In The Brood, Nola is the ’monstrous womb’ giving birth to these terrible creatures. In one scene, she is shown licking the birthing fluid from one of her newborn monsters like a feral animal. This image disgusts the viewer because she is crossing a boundary – she is not quite human, but nor is she animal. She is a monstrous creature somewhere in-between. And, her children, who are of the same flesh, “in a sense... the double of the mother... horrify because they testify to the power of the mother, through her uncanny womb, to give birth to a diminutive double of herself.” (Quoted from Barbara Creed, Baby Bitches from Hell: Monstrous-Little Women in Film)
In Crash (1996), both the abject and the monstrous-feminine are manifested and fetishized in the wounds of a car crash victim, Gabrielle, played by actress Rosanna Arquette. Transformed by modern technology and prosthetic limbs, Gabrielle is a modern embodiment of the Frankenstein monster. Although horribly disfigured by the car crash, Gabrielle’s wounds and scarred body become objects of fetishistic desire, as do the wounds of other victims throughout the film. Fuelled by their perverse obsession with bodies deformed by motor-vehicle accidents, the characters’ transgress into a territory that both repels and attracts, simultaneously. Just as we cannot look away from a real-life car crash, we cannot unglue our eyes from the deviant sexuality portrayed onscreen.
In Dead Ringers (1988), the concept of the ’monstrous womb’ is taken to the ultimate extreme when gynecologist Beverly Mantle (Jeremy Irons) – the feminine half of the Mantle twins – examines his patient’s womb, Claire Niveau (Geneviève Bujold). He discovers that her womb is severely deformed, containing three cervixes. Claire, like other stereotypical women portrayed in horror film, leads Beverly into a path of self-destruction which ultimately results in his own death. As Beverly becomes increasingly dependant on drugs and delusional, he designs specialized gynecological tools, which look more like torture devices, to cure all of his patients’ reproductive deformities.

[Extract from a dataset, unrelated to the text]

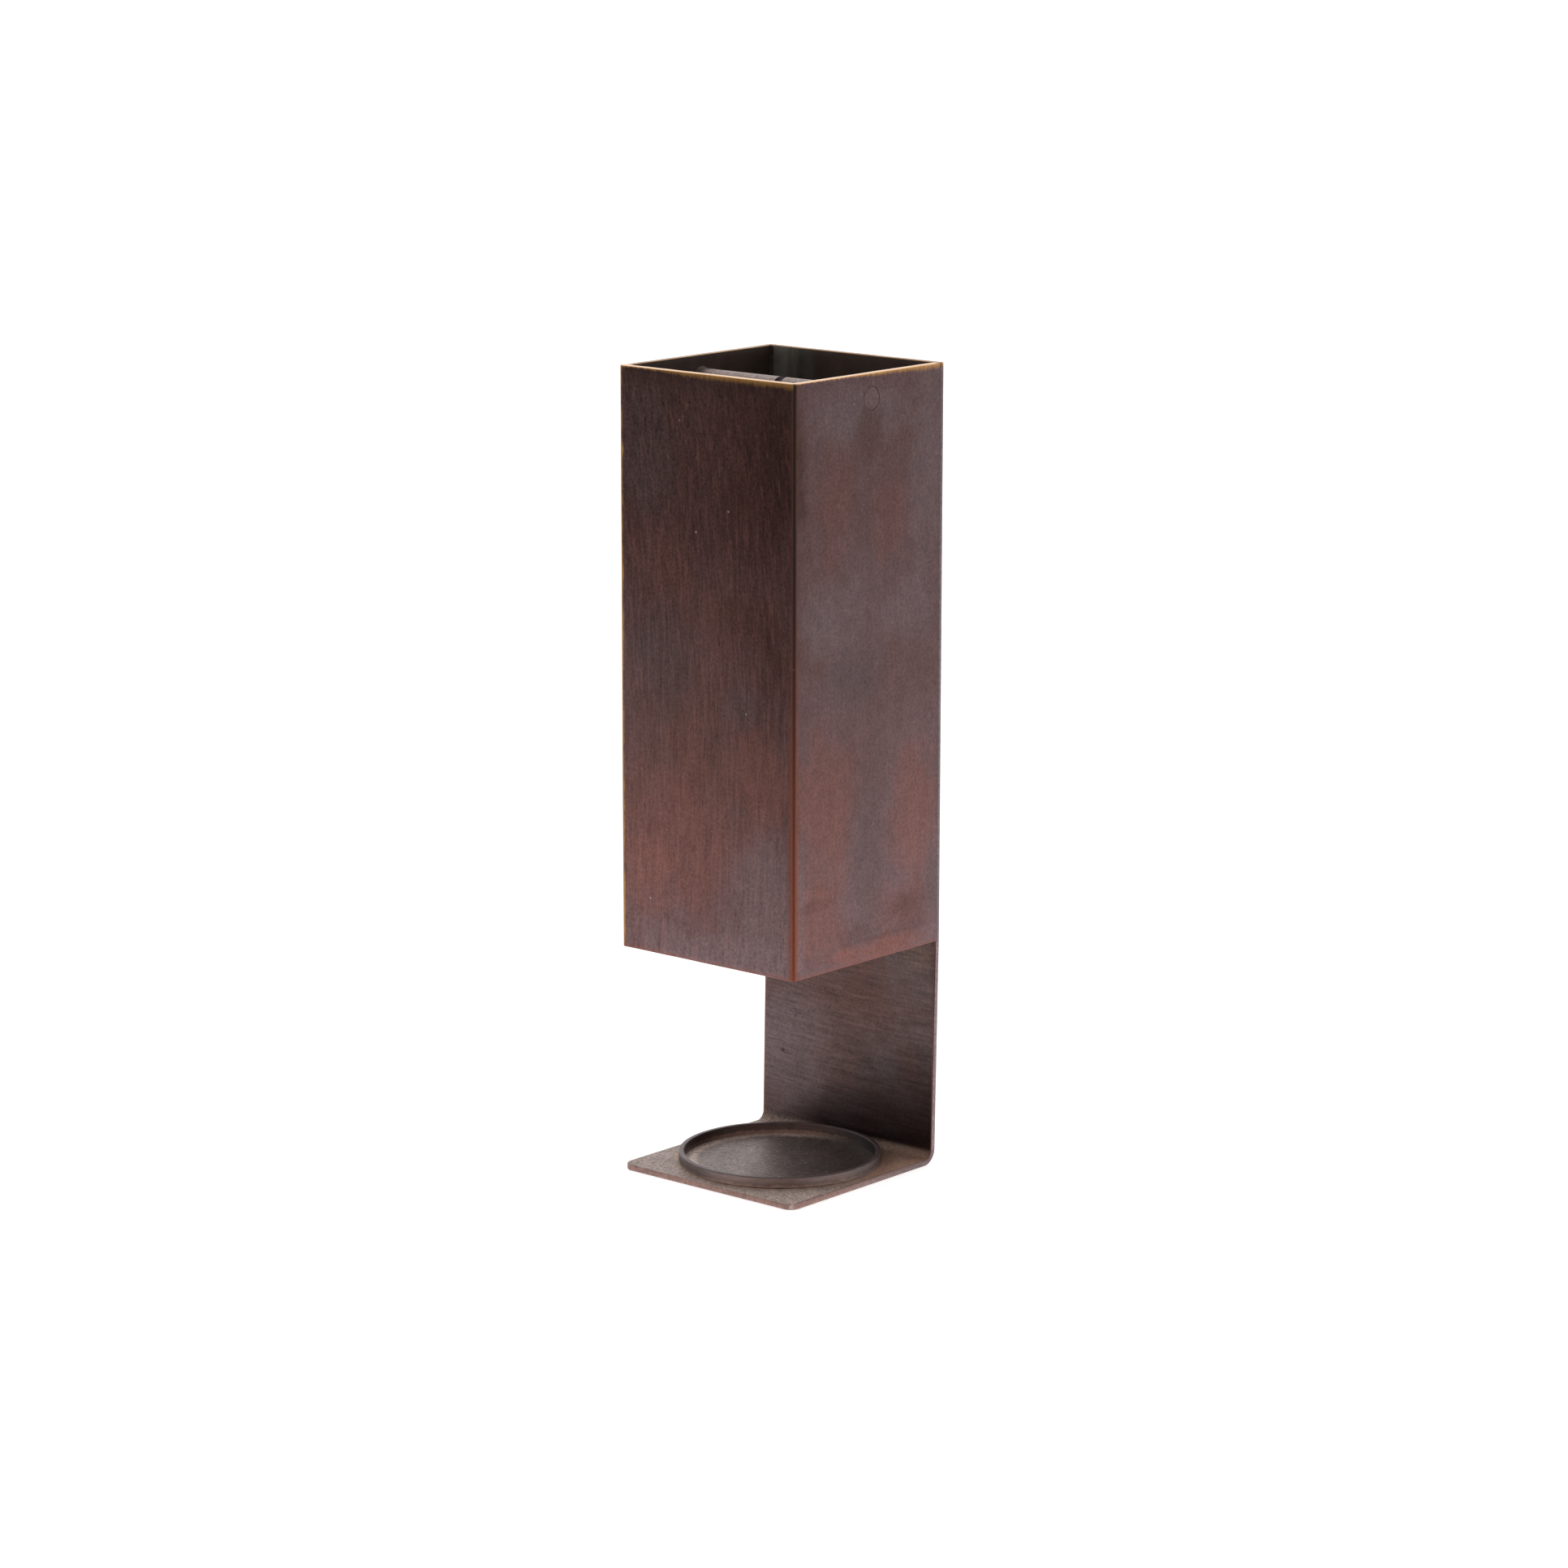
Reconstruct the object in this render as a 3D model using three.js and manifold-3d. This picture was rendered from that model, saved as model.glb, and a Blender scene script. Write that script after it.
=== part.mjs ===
// A candle lantern in sheet brass: an open square chimney carried on one bent back sheet,
// whose foot is the square base plate, with a low ring on the base to hold a candle and a
// round bar across the top of the chimney to hang the lantern by.
//
// Millimetres, +Z up. The origin is on the table under the middle of the chimney.
// -Y is the open front, +Y the back sheet, +X and -X the chimney's two side walls.

import * as THREE from 'three';
import { mergeVertices } from 'three/addons/utils/BufferGeometryUtils.js';
import Module from 'manifold-3d';

// ---- driving dimensions ----

const SHEET = 1.7; // thickness of every sheet
const WIDTH = 60; // across the chimney, the back sheet and the base
const DEPTH = 60; // chimney, front face to back face
const HEIGHT = 217; // table to rim
const CHIMNEY_BOTTOM = 61.6; // table to the chimney's lower edge

const BASE_REACH = 0.5; // base plate's front edge, forward of the chimney's front face
const BASE_CORNER_RADIUS = 3.0; // the base plate's two front corners, seen from above
const BEND_RADIUS = 2.5; // inside of the bend between base and back sheet
const ARM_SET_IN = 1.2; // the foot of the back sheet leans this far forward

const FOLD_OUTER_RADIUS = 0.7; // the chimney cover's two folded front corners
const FOLD_INNER_RADIUS = 0.3; // the fold line is scored, so it is nearly sharp inside

const RING_DIAMETER = 54.4; // outside
const RING_WALL = 1.4;
const RING_HEIGHT = 2.9; // above the base plate
const RING_EDGE_ROUND = 0.3;
const RING_OFFSET_Y = -0.6; // a little forward, so that its back just clears the back sheet
const RING_TRIM_GAP = 0.3; // its foot is filed to clear the bend by this much

const BAR_DIAMETER = 6.0;
const BAR_BELOW_RIM = 6.6; // rim to the bar's axis
const BAR_OFFSET_Y = 0.4; // behind the middle of the chimney
const BAR_HOLE_CLEARANCE = 0.06; // all round, the hairline at the bar's ends
const GROOVE_WIDTH = 2.4; // round the middle of the bar, for a hook or a cord
const GROOVE_DEPTH = 0.9;

const SEAM_LEG = 1.0; // each leg of the solder fillet down an inside corner
const SEAM_SET_BACK = 0.5; // each end of that fillet stops short of the wall's edge
const COLLAR_LEG = 0.7; // solder round the bar at each wall
const FOOT_LEG = 0.35; // solder round the foot of the ring

const ARC_STEPS = 10; // facets in a bend or a corner arc
const FILLET_STEPS = 4; // facets in a solder fillet's hollow face
const ROUND_STEPS = 96; // facets round the ring
const BAR_STEPS = 48; // facets round the bar and its holes

const halfWidth = WIDTH / 2;
const halfDepth = DEPTH / 2;
const sideInside = halfWidth - SHEET;
const backInside = halfDepth - SHEET;
const barHeight = HEIGHT - BAR_BELOW_RIM;
const barRadius = BAR_DIAMETER / 2;
const baseFront = -halfDepth - BASE_REACH;
const footBack = halfDepth - ARM_SET_IN;
const bendCentreY = footBack - SHEET - BEND_RADIUS;
const bendCentreZ = SHEET + BEND_RADIUS;

// ---- finishes ----

function patina(colour, roughness, metalness) {
  return new THREE.MeshStandardMaterial({ color: colour, roughness, metalness });
}

const chimneyFinish = patina('#5c4443', 0.45, 0.7);
const bracketFinish = patina('#4f4442', 0.5, 0.65);
const ringFinish = patina('#574a47', 0.5, 0.65);
const barFinish = patina('#6b6361', 0.75, 0.4);
const solderFinish = patina('#4a4542', 0.6, 0.6);

// ---- joining and cutting ----

const wasm = await Module();
wasm.setup();

function toSolid(geometry) {
  const bare = geometry.clone();
  bare.deleteAttribute('normal');
  bare.deleteAttribute('uv');
  const merged = mergeVertices(bare, 1e-4);
  const mesh = new wasm.Mesh({
    numProp: 3,
    vertProperties: new Float32Array(merged.attributes.position.array),
    triVerts: new Uint32Array(merged.index.array),
  });
  return new wasm.Manifold(mesh);
}

function toGeometry(solid) {
  const mesh = solid.getMesh();
  const geometry = new THREE.BufferGeometry();
  geometry.setAttribute('position', new THREE.BufferAttribute(mesh.vertProperties, 3));
  geometry.setIndex(new THREE.BufferAttribute(mesh.triVerts, 1));
  geometry.computeVertexNormals();
  return geometry;
}

// ---- shapes ----

// A side-on outline, with its points as (depth, height), pulled across the full width.
function pulledAcross(shape, width) {
  const geometry = new THREE.ExtrudeGeometry(shape, {
    depth: width,
    bevelEnabled: false,
    curveSegments: ARC_STEPS,
  });
  // the outline's x becomes +Y, its y becomes +Z, and the pull runs along +X
  const turn = new THREE.Matrix4().makeBasis(
    new THREE.Vector3(0, 1, 0),
    new THREE.Vector3(0, 0, 1),
    new THREE.Vector3(1, 0, 0),
  );
  geometry.applyMatrix4(turn);
  geometry.translate(-width / 2, 0, 0);
  return geometry;
}

// A plan outline, with its points as (x, y), pulled up from one height to another.
function pulledUp(shape, from, to) {
  const geometry = new THREE.ExtrudeGeometry(shape, {
    depth: to - from,
    bevelEnabled: false,
    curveSegments: ARC_STEPS,
  });
  geometry.translate(0, 0, from);
  return geometry;
}

// A profile of (radius, distance along the axis) turned about X.
function turnedAboutX(profile, steps) {
  const geometry = new THREE.LatheGeometry(profile, steps);
  geometry.rotateZ(-Math.PI / 2);
  return geometry;
}

// A concave fillet's section: two straight legs along the walls and a hollow face.
function filletPoints(leg) {
  const points = [new THREE.Vector2(0, 0), new THREE.Vector2(leg, 0)];
  for (let step = 1; step < FILLET_STEPS; step += 1) {
    const angle = (Math.PI / 2) * (step / FILLET_STEPS);
    points.push(new THREE.Vector2(leg * (1 - Math.sin(angle)), leg * (1 - Math.cos(angle))));
  }
  points.push(new THREE.Vector2(0, leg));
  return points;
}

// ---- the pieces ----

// One sheet: base plate, bend, arm and the chimney's back wall.
function backAndBase() {
  const outerBend = BEND_RADIUS + SHEET;
  const side = new THREE.Shape();
  side.moveTo(baseFront, 0);
  side.lineTo(bendCentreY, 0);
  side.absarc(bendCentreY, bendCentreZ, outerBend, -Math.PI / 2, 0, false);
  side.lineTo(halfDepth, CHIMNEY_BOTTOM);
  side.lineTo(halfDepth, HEIGHT);
  side.lineTo(backInside, HEIGHT);
  side.lineTo(backInside, CHIMNEY_BOTTOM);
  side.lineTo(footBack - SHEET, bendCentreZ);
  side.absarc(bendCentreY, bendCentreZ, BEND_RADIUS, 0, -Math.PI / 2, true);
  side.lineTo(baseFront, SHEET);
  side.closePath();

  const back = halfDepth + 1;
  const plan = new THREE.Shape();
  plan.moveTo(halfWidth, back);
  plan.lineTo(-halfWidth, back);
  plan.lineTo(-halfWidth, baseFront + BASE_CORNER_RADIUS);
  plan.absarc(-halfWidth + BASE_CORNER_RADIUS, baseFront + BASE_CORNER_RADIUS,
    BASE_CORNER_RADIUS, Math.PI, 1.5 * Math.PI, false);
  plan.absarc(halfWidth - BASE_CORNER_RADIUS, baseFront + BASE_CORNER_RADIUS,
    BASE_CORNER_RADIUS, 1.5 * Math.PI, 2 * Math.PI, false);
  plan.closePath();

  const sheet = toSolid(pulledAcross(side, WIDTH));
  const outline = toSolid(pulledUp(plan, -1, HEIGHT + 1));
  return toGeometry(sheet.intersect(outline));
}

// One sheet folded to a U: the chimney's front wall and both side walls, bored for the bar.
function chimneyCover() {
  const outer = FOLD_OUTER_RADIUS;
  const inner = FOLD_INNER_RADIUS;
  const frontInside = -halfDepth + SHEET;

  const plan = new THREE.Shape();
  plan.moveTo(-halfWidth, backInside);
  plan.lineTo(-halfWidth, -halfDepth + outer);
  plan.absarc(-halfWidth + outer, -halfDepth + outer, outer, Math.PI, 1.5 * Math.PI, false);
  plan.lineTo(halfWidth - outer, -halfDepth);
  plan.absarc(halfWidth - outer, -halfDepth + outer, outer, 1.5 * Math.PI, 2 * Math.PI, false);
  plan.lineTo(halfWidth, backInside);
  plan.lineTo(sideInside, backInside);
  plan.lineTo(sideInside, frontInside + inner);
  plan.absarc(sideInside - inner, frontInside + inner, inner, 0, -Math.PI / 2, true);
  plan.lineTo(-sideInside + inner, frontInside);
  plan.absarc(-sideInside + inner, frontInside + inner, inner, 1.5 * Math.PI, Math.PI, true);
  plan.lineTo(-sideInside, backInside);
  plan.closePath();

  const walls = toSolid(pulledUp(plan, CHIMNEY_BOTTOM, HEIGHT));
  const boreRadius = barRadius + BAR_HOLE_CLEARANCE;
  const bore = new THREE.CylinderGeometry(boreRadius, boreRadius, WIDTH + 10, BAR_STEPS);
  bore.rotateZ(-Math.PI / 2);
  bore.translate(0, BAR_OFFSET_Y, barHeight);
  return toGeometry(walls.subtract(toSolid(bore)));
}

// Everything behind the inside of the bend, less a small gap: what the ring is filed away by.
function behindBend() {
  const reach = BEND_RADIUS - RING_TRIM_GAP;
  const side = new THREE.Shape();
  side.moveTo(bendCentreY, 0);
  side.lineTo(halfDepth, 0);
  side.lineTo(halfDepth, CHIMNEY_BOTTOM);
  side.lineTo(bendCentreY + reach, CHIMNEY_BOTTOM);
  side.lineTo(bendCentreY + reach, bendCentreZ);
  side.absarc(bendCentreY, bendCentreZ, reach, 0, -Math.PI / 2, true);
  side.closePath();
  return toSolid(pulledAcross(side, WIDTH + 2));
}

// A profile of (radius, height) turned about the ring's axis and filed to clear the bend.
function turnedOnBase(profile) {
  const geometry = new THREE.LatheGeometry(profile, ROUND_STEPS);
  geometry.rotateX(Math.PI / 2);
  geometry.translate(0, RING_OFFSET_Y, SHEET);
  return toGeometry(toSolid(geometry).subtract(behindBend()));
}

// The low ring that keeps a candle in the middle of the base.
function candleRing() {
  const outside = RING_DIAMETER / 2;
  const inside = outside - RING_WALL;
  const round = RING_EDGE_ROUND;
  const profile = [
    new THREE.Vector2(inside, 0),
    new THREE.Vector2(outside, 0),
    new THREE.Vector2(outside, RING_HEIGHT - round),
    new THREE.Vector2(outside - round, RING_HEIGHT),
    new THREE.Vector2(inside + round, RING_HEIGHT),
    new THREE.Vector2(inside, RING_HEIGHT - round),
    new THREE.Vector2(inside, 0),
  ];
  return turnedOnBase(profile);
}

// The round bar between the side walls, its ends flush outside, a groove round its middle.
function hangingBar() {
  const profile = [new THREE.Vector2(0, -halfWidth), new THREE.Vector2(barRadius, -halfWidth)];
  for (let step = 0; step <= ARC_STEPS; step += 1) {
    const across = (step / ARC_STEPS - 0.5) * GROOVE_WIDTH;
    const depth = GROOVE_DEPTH * Math.sin(Math.PI * (step / ARC_STEPS));
    profile.push(new THREE.Vector2(barRadius - depth, across));
  }
  profile.push(new THREE.Vector2(barRadius, halfWidth), new THREE.Vector2(0, halfWidth));
  const geometry = turnedAboutX(profile, BAR_STEPS);
  geometry.translate(0, BAR_OFFSET_Y, barHeight);
  return geometry;
}

// Solder down the inside corner between a side wall and the back sheet.
function cornerSeam(side) {
  const section = filletPoints(SEAM_LEG);
  const placed = section.map((point) => new THREE.Vector2(
    side * (sideInside - point.x),
    backInside - point.y,
  ));
  const shape = new THREE.Shape(placed);
  return pulledUp(shape, CHIMNEY_BOTTOM + SEAM_SET_BACK, HEIGHT - SEAM_SET_BACK);
}

// Solder round the bar where it meets the inside of a side wall.
function barCollar(side) {
  const fillet = filletPoints(COLLAR_LEG);
  const profile = fillet.map((point) => new THREE.Vector2(
    barRadius + BAR_HOLE_CLEARANCE + point.x,
    side * (sideInside - point.y),
  ));
  if (side > 0) profile.reverse();
  profile.push(profile[0].clone());
  const geometry = turnedAboutX(profile, BAR_STEPS);
  geometry.translate(0, BAR_OFFSET_Y, barHeight);
  return geometry;
}

// Solder round the outside of the ring's foot.
function ringFoot() {
  const outside = RING_DIAMETER / 2;
  const profile = filletPoints(FOOT_LEG).map((point) => new THREE.Vector2(
    outside + point.x,
    point.y,
  ));
  profile.push(profile[0].clone());
  return turnedOnBase(profile);
}

// ---- the lantern ----

const lantern = new THREE.Group();

function place(name, geometry, finish) {
  const mesh = new THREE.Mesh(geometry, finish);
  mesh.name = name;
  lantern.add(mesh);
}

place('back_and_base', backAndBase(), bracketFinish);
place('chimney_cover', chimneyCover(), chimneyFinish);
place('candle_ring', candleRing(), ringFinish);
place('hanging_bar', hangingBar(), barFinish);
place('seam_solder_left', cornerSeam(-1), solderFinish);
place('seam_solder_right', cornerSeam(1), solderFinish);
place('bar_solder_left', barCollar(-1), solderFinish);
place('bar_solder_right', barCollar(1), solderFinish);
place('ring_solder', ringFoot(), solderFinish);

export default lantern;
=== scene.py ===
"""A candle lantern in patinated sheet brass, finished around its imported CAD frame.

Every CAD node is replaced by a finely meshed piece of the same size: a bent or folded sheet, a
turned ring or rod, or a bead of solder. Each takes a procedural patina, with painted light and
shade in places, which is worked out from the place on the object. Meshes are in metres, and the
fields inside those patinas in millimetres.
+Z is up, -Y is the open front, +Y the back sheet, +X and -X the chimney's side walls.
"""

import math

import bmesh
import bpy
from mathutils import Matrix, Vector, noise


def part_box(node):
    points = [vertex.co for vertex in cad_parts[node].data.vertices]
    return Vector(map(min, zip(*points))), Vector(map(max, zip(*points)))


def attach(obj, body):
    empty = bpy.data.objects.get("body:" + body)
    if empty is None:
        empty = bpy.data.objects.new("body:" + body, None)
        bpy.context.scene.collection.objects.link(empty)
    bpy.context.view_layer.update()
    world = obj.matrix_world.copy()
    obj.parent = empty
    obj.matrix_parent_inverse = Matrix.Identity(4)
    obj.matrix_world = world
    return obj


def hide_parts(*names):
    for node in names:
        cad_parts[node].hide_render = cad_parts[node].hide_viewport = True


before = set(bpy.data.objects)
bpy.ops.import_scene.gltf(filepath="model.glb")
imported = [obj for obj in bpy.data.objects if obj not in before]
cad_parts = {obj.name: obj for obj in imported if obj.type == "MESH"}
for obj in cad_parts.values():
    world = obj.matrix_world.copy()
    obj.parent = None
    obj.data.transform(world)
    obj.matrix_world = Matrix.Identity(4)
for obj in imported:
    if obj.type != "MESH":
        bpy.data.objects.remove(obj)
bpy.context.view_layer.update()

MM = 0.001  # a millimetre, in metres

# ---- sizes from the frame ----

back_low, back_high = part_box("back_and_base")
cover_low, cover_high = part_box("chimney_cover")
ring_low, ring_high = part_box("candle_ring")
bar_low, bar_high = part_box("hanging_bar")

HALF_WIDTH = cover_high.x
FRONT = cover_low.y
BACK = back_high.y
BACK_INSIDE = cover_high.y
SHEET = BACK - BACK_INSIDE
RIM = back_high.z
CHIMNEY_BOTTOM = cover_low.z
BASE_FRONT = back_low.y
BASE_TOP = ring_low.z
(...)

These ‘tools’, which he later claims are used for separating Siamese twins, eventually become the weapons that he uses to kill his identical twin, Elliott.
Cartesian Dualism
In Dead Ringers, Cronenberg also explores the Cartesian concept of the mind/body schism, a recurring theme that has preoccupied him throughout his career. In each of his films, the characters must deal with their rebellious body that confronts the autonomy of the mind – a battle in which the intellect eventually looses as it surrenders to madness.
“Gynecologic is such a beautiful metaphor for the mind/body split. Here it is: the mind of men – or women – trying to understand sexual organs. I make my twins as kids extremely cerebral and analytical. They want to understand femaleness in a clinical way by dissection and analysis, not by experience, emotion or intuition. ‘Can we dissect out the essence of femaleness? We’re afraid of the emotional immediacy of womanness, but we’re drawn to it. How can we come to terms with it? Let’s dissect it.’” (Mondo, 2000)
Cronenberg’s films invade the space of the viewer by forcing us explore the both physical and mental manifestations of our existence as human animals. Although, at times his plots seem surreal, there is an element of truth in each that horrifies us, because it shows how we are vulnerable to outer and inner forces that we cannot control. Forces that threaten the boundaries of the self and transgress social boundaries. Forces that portray us fallible, temporal and corporeal. We are not immune to disease or death.